NYC big beverage ban interrupted

New York City Hall, NYC.
New York City Hall, NYC. (Photo credit: Wikipedia)

New York City’s big beverage ban, named by the residents “portion cap,” is endured just for one day.

The unpopular measure of Major Bloomberg was interrupted on 11th March with New York Supreme Court Justice Milton Tingling, who agreed with the consortium of industry groups that had banned together to petition against the New York City Department of Health and Mental Hygiene’s code, which planned to limit the sale of sugary beverages to containers no larger than sixteen ounces (0,47 Lt.)

New York Supreme Court Justice Milton Tingling issued a permanent injunction preventing the city from implementing the plan.

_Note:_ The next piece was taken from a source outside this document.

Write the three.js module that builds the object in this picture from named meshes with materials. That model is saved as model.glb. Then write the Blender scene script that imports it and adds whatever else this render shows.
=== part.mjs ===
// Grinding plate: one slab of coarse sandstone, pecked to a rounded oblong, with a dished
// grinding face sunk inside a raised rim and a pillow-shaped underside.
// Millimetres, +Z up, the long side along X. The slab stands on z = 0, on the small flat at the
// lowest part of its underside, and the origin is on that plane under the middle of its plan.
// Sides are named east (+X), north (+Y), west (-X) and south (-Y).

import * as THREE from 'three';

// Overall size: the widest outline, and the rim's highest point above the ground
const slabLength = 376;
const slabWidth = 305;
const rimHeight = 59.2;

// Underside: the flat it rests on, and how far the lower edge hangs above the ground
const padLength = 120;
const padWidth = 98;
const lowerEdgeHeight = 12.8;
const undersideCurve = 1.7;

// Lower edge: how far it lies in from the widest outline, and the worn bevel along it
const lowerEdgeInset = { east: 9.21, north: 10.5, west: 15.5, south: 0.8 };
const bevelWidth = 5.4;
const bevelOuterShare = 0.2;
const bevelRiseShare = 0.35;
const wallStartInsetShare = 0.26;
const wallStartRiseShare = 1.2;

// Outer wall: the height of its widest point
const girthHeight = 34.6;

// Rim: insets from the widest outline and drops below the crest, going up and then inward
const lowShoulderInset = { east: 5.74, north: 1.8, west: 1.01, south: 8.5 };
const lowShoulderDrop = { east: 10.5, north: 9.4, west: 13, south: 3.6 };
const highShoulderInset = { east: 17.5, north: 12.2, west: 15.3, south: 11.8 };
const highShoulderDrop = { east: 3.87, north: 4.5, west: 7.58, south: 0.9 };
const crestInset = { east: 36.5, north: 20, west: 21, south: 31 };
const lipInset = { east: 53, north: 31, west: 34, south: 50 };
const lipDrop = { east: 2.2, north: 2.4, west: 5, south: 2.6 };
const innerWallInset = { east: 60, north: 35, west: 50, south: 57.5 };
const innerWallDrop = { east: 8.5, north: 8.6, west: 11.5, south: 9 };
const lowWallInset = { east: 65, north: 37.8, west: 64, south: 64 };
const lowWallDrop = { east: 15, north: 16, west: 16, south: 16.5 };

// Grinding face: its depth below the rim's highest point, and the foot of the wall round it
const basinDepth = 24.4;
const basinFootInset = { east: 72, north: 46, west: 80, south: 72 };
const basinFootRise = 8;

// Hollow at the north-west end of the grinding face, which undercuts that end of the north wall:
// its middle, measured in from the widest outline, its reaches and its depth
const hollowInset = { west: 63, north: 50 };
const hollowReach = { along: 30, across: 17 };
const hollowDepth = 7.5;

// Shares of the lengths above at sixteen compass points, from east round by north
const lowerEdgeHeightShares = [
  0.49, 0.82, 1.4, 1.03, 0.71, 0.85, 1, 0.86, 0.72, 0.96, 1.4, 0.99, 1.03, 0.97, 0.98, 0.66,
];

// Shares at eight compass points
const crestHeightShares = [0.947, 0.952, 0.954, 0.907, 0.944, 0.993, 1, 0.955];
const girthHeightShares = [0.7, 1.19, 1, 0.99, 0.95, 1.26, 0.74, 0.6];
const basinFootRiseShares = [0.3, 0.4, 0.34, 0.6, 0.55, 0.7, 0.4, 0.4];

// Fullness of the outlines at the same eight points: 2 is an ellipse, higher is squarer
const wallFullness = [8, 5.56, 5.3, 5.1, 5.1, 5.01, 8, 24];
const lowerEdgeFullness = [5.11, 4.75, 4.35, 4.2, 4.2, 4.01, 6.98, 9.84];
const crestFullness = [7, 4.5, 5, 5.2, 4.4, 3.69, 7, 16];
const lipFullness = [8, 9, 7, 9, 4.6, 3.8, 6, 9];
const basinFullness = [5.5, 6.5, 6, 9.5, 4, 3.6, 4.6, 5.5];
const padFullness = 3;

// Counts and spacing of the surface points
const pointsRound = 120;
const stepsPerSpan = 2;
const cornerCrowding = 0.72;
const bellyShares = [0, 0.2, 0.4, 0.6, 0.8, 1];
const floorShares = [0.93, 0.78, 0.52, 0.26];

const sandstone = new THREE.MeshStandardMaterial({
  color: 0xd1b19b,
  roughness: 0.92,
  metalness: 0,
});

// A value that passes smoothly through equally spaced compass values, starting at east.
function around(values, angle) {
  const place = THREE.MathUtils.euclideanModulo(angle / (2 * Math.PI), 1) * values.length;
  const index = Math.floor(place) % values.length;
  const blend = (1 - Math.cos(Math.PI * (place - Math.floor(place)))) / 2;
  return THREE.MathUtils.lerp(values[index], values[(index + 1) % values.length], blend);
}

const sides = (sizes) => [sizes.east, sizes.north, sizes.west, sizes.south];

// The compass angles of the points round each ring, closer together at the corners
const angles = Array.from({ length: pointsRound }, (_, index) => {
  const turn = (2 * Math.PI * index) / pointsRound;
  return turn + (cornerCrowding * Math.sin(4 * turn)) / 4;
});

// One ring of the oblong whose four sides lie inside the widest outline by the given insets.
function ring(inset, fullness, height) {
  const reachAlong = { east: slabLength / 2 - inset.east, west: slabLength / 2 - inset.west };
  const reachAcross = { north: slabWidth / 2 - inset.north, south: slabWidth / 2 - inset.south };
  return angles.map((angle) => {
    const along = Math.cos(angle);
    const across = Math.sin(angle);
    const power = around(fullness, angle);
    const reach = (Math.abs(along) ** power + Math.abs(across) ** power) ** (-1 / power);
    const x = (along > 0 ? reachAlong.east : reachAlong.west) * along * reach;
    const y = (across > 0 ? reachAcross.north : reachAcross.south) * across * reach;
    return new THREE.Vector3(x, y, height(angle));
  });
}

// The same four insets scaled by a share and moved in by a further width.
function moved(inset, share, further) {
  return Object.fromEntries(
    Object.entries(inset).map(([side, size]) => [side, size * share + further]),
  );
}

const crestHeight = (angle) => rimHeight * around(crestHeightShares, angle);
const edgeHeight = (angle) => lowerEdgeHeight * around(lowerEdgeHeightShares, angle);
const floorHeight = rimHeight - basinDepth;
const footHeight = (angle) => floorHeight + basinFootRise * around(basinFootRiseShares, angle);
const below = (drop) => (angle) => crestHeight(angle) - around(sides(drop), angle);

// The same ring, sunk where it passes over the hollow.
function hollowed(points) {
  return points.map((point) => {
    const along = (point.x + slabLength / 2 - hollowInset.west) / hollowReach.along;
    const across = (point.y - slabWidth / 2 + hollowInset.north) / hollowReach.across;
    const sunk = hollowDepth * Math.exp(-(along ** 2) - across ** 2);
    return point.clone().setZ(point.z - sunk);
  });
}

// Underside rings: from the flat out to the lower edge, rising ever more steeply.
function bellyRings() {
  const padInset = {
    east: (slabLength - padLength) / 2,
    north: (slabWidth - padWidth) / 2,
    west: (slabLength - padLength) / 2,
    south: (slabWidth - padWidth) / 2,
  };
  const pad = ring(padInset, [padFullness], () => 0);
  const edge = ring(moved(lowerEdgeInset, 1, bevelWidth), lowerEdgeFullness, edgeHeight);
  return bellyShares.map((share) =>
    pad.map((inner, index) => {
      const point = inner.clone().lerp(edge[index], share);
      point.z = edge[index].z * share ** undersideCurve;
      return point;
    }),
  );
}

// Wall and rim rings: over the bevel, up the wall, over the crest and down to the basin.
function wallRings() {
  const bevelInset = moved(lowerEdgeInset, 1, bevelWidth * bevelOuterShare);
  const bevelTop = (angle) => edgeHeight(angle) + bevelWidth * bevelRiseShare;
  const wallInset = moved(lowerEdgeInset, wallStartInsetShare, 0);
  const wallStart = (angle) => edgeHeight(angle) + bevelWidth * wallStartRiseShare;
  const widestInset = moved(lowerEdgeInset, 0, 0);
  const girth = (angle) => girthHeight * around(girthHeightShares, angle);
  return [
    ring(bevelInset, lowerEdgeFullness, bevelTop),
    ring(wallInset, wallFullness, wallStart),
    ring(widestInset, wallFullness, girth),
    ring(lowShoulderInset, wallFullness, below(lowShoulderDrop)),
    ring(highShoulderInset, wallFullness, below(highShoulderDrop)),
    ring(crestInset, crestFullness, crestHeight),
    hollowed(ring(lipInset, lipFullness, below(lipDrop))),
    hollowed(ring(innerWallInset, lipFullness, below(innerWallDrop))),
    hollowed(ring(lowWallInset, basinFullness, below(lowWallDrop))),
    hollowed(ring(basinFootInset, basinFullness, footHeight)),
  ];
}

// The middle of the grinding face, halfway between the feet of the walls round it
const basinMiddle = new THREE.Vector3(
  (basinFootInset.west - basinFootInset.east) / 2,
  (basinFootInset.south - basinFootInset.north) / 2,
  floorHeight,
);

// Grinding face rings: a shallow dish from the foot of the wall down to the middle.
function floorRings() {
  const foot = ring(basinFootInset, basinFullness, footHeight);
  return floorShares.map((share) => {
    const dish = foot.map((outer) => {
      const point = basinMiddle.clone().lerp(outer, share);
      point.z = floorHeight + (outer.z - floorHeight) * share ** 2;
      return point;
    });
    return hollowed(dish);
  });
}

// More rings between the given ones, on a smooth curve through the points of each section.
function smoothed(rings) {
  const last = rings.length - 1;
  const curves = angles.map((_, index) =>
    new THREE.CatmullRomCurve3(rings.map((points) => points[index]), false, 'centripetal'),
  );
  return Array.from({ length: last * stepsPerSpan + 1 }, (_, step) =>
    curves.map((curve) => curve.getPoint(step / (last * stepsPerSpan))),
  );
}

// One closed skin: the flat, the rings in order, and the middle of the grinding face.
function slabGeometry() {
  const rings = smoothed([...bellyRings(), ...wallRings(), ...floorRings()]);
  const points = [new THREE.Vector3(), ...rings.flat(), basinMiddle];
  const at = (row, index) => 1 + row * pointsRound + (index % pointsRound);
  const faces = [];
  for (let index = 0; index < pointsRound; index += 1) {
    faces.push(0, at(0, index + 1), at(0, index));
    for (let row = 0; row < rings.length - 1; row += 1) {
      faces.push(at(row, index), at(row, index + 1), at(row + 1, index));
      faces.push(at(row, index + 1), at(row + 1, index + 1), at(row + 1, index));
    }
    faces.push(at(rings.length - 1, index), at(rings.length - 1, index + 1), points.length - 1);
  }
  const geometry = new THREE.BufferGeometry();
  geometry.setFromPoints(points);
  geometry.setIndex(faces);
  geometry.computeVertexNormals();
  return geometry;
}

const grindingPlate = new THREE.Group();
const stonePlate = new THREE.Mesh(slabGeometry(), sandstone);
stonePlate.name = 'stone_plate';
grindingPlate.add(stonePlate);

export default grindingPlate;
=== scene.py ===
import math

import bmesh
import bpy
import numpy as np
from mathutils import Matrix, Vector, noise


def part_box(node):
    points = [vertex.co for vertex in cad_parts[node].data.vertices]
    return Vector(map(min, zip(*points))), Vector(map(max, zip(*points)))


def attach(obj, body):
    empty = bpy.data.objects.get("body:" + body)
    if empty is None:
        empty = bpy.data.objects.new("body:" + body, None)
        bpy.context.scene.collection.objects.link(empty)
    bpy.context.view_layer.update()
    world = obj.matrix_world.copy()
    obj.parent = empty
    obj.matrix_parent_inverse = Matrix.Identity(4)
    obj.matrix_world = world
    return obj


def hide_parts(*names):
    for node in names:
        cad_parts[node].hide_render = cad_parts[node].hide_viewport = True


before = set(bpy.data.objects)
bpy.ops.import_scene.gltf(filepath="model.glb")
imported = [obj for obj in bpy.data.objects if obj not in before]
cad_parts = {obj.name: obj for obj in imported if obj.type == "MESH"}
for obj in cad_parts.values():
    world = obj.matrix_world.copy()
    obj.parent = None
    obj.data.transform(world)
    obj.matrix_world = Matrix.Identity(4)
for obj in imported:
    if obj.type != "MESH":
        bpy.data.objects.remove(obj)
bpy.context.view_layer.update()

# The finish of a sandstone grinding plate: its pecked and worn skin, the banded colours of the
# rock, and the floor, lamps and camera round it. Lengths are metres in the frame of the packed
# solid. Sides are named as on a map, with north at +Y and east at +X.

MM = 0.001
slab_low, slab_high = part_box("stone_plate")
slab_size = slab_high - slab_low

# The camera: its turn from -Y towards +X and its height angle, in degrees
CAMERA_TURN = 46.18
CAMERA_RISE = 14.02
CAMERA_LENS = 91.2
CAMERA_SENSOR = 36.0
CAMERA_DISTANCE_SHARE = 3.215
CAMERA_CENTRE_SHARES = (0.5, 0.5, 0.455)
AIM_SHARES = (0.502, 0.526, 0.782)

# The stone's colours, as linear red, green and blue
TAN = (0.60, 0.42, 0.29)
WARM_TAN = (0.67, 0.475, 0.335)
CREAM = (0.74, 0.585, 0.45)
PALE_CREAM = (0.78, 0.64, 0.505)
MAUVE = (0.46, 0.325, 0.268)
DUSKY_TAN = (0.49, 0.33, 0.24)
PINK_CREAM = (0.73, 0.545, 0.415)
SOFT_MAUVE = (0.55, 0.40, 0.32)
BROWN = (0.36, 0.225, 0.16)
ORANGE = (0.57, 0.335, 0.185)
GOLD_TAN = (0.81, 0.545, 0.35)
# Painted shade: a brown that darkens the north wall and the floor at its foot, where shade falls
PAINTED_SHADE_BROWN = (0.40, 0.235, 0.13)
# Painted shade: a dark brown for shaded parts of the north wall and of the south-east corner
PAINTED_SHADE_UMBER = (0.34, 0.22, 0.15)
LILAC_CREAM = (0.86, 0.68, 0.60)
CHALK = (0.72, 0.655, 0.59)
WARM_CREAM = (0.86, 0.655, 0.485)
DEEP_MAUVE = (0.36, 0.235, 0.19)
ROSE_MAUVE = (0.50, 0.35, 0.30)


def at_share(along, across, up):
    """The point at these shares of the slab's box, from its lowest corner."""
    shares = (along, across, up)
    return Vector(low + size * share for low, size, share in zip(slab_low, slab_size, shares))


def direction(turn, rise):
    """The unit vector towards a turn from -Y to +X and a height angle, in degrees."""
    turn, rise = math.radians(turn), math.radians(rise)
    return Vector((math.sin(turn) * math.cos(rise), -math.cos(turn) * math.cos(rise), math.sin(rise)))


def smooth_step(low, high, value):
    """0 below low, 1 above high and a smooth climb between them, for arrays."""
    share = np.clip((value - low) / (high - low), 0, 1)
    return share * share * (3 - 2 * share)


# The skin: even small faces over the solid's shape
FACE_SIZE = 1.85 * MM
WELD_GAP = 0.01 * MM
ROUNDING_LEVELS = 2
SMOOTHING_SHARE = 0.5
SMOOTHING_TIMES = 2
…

In his 36-page opinion Judge Tingling wrote:

“It (the portion cap rule) is arbitrary and capricious because it applies to some but not all food establishments in the city, it excludes other beverages that have significantly higher concentrations of sugar sweeteners and/or calories on specific grounds and the loopholes inherent in the rule, including but not limited to no limitations on refills, defeat and/or serve to gut the purpose of the rule.”

NYC Health Commissioner Thomas Farley says:

“Without a portion cap on sugary drinks, it would be harder to tackle an obesity epidemic that kills more New Yorkers than anything other than smoking and causes misery for many thousands more who suffer from heart disease, diabetes and other debilitating illnesses. Sugary drinks are a leading cause of this epidemic. Today’s decision threatens the health of New Yorkers, but we are confident that we will win on appeal.”

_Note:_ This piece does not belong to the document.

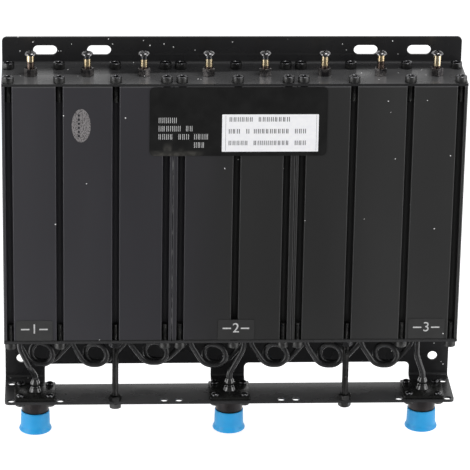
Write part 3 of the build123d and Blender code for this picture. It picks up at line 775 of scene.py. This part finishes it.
placeNuts(nutRuns, nutForm)
print("nuts placed")


# Studs between the floor and the shelf

stud = {"crest": 2.0, "root": 1.72, "pitch": 0.7, "low": -222.5, "high": -165.4, "steps": 16}


def placeStuds(s):
    template = threadTemplate(s["crest"], s["root"], s["pitch"], s["high"] - s["low"], s["steps"])
    bm = bmesh.new()
    stamp(bm, template, [at(x, layout["studRowY"], s["low"]) for x in layout["studsX"]])
    template.free()
    addPiece("studRods", bm, "chassis", "blackedNut", ("studs",))


placeStuds(stud)
print("studs placed")


# Tuners: a cross-recess pan head on a threaded brass sleeve. A recess has half a width, a reach and a depth.

tuner = {
    "seat": 4.7, "head": 3.5, "height": 2.2, "edge": 0.5, "recess": (0.5, 1.9, 1.1), "headSteps": 48,
    "sleeve": 2.25, "root": 2.17, "pitch": 0.5, "low": -17.9, "steps": 24,
    # where each sleeve's unshaded brass starts and ends; below it the brass is painted in shade, above it
    # dark steel is painted shade under the head
    "unshadedSpan": ((0.6, 4.3), (-2.3, 2.3), (-2.5, 2.0), (-2.5, 2.2), (-2.1, 2.0), (-2.1, 3.6), (0.7, 4.3),
               (-2.3, 4.1)),
}
flangeScrew = {
    "head": 2.4, "height": 1.9, "edge": 0.6, "recess": (0.35, 1.2, 0.8), "headSteps": 32,
    "crest": 1.5, "root": 1.25, "pitch": 0.5, "steps": 14, "low": -221.5,
}
panHead = {"footEdge": 0.15, "domeSteps": 8, "domeFrom": 0.02, "recessTaper": 0.82}


def panHeadTemplate(s, form):
    bm = bmesh.new()
    radius, top, edge = s["head"], s["height"], s["edge"]
    profile = [(0, 0), (radius - form["footEdge"], 0), (radius, form["footEdge"]), (radius, edge)]
    for step in range(1, form["domeSteps"] + 1):
        angle = step / form["domeSteps"] * pi / 2
        profile.append((radius * cos(angle), edge + (top - edge) * sin(angle)))
    spinUp(bm, profile, s["headSteps"])
    tidyShell(bm)
    cutRecess(bm, s, form)
    bmesh.ops.recalc_face_normals(bm, faces=bm.faces)
    return bm


def cutRecess(bm, s, form):
    half, reach, depth = s["recess"]
    domeZ = s["edge"] + form["domeFrom"]
    for axis in (0, 1):
        for offset in (-reach, -half, half, reach):
            spot, facing = Vector(), Vector()
            spot[axis], facing[axis] = offset, 1
            dome = [f for f in bm.faces if f.calc_center_median().z > domeZ]
            geom = set(dome) | {e for f in dome for e in f.edges} | {v for f in dome for v in f.verts}
            bmesh.ops.bisect_plane(bm, geom=list(geom), dist=1e-4, plane_co=spot, plane_no=facing)
    inside = []
    for face in bm.faces:
        x, y, z = face.calc_center_median()
        if z > domeZ and ((abs(x) < half and abs(y) < reach) or (abs(y) < half and abs(x) < reach)):
            inside.append(face)
    bmesh.ops.delete(bm, geom=inside, context="FACES")
    walls = bmesh.ops.extrude_edge_only(bm, edges=openEdges(bm))["geom"]
    low = only(bmesh.types.BMVert, walls)
    for vert in low:
        vert.co.z = s["height"] - depth
        vert.co.xy *= form["recessTaper"]
    bottom = [edge for edge in only(bmesh.types.BMEdge, walls) if all(v in low for v in edge.verts)]
    bmesh.ops.edgeloop_fill(bm, edges=bottom)


def placeTuners(s):
    head = panHeadTemplate(s, panHead)
    sleeve = threadTemplate(s["sleeve"], s["root"], s["pitch"], s["seat"] - s["low"], s["steps"])
    draw = random.Random(2)
    for number, x in enumerate(layout["cavitiesX"], 1):
        bm = bmesh.new()
        stamp(bm, head, [at(x, layout["midY"], s["seat"], 0, draw.uniform(0, 90))])
        addPiece(f"tunerHead_{number}", bm, f"tuner_{number}", "nickelPlate",
                 (f"tuner_screw_{number}",), sharp=30)
        bm = bmesh.new()
        stamp(bm, sleeve, [at(x, layout["midY"], s["low"])])
        # painted shade: dark steel above the neck, shaded brass below the foot
        foot, neck = s["unshadedSpan"][number - 1]
        for face in bm.faces:
            z = face.calc_center_median().z
            face.material_index = int(z > neck) + 2 * int(z < foot)
        addPiece(f"tunerThread_{number}", bm, f"tuner_{number}",
                 ("turnedBrass", "darkSteel", "paintedShadeBrass"), (f"tuner_sleeve_{number}",), sharp=50)
    head.free()
    sleeve.free()


placeTuners(tuner)
print("tuners placed")


# Jacks: square flange, plain neck, threaded nose, and a shrink boot over the crimp behind

jack = {
    "flange": 25.4, "thickness": 2.0, "corner": 1.5, "flatEdge": 0.2, "collar": 8.4, "collarEdge": 0.4,
    "barrel": 7.94, "root": 7.4, "pitch": 1.058, "steps": 64, "bore": 4.05, "mouthGap": 0.25,
    "neckEnd": -227.9, "relief": 0.9, "noseOverlap": 0.5, "end": -236.2,
}
boot = {
    # a flared foot, a waist and a skirt, as (radius, height), around a cable of the given radius
    "cable": 1.8, "steps": 40, "profile": (
        (3.95, 0.0), (3.9, 0.25), (3.6, 0.8), (3.3, 1.5), (3.05, 2.2), (2.75, 2.6), (2.5, 2.85), (2.4, 3.1),
        (2.4, 3.5), (2.65, 3.8), (2.92, 4.15), (3.0, 4.7), (2.92, 5.5), (2.65, 6.3), (2.35, 6.9), (2.1, 7.4),
        (1.95, 7.7)),
}


def jackFlange(s):
    bm = bmesh.new()
    low, high = layout["shelfZ"], layout["jackTopZ"]
    bmesh.ops.create_cube(bm, size=1, matrix=Matrix.Translation((0, 0, (low + high) / 2))
                          @ Matrix.Diagonal((s["flange"], s["flange"], s["thickness"], 1)))
    upright = [e for e in bm.edges if abs(e.verts[0].co.z - e.verts[1].co.z) > 1]
    bevelEdges(bm, upright, s["corner"], 5)
    flat = [e for e in bm.edges if abs(e.verts[0].co.z - e.verts[1].co.z) < 1e-4]
    bevelEdges(bm, flat, s["flatEdge"], 2)
    return bm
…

The obesity is a real problem in US, and here in Europe we can’t even imagine the NYC big beverages and the “all you can drink menus”.
The City Council decree was for sure a good contrast measure, but it’s indubitable that it was also an unacceptable restriction of economic and individual liberty.

The ban wasn’t unpopular just with businesses. A recent poll found that 51% of New York City residents, were opposed to the new regulation.

Major Bloomberg confirmed that the City Council will appeal this ruling.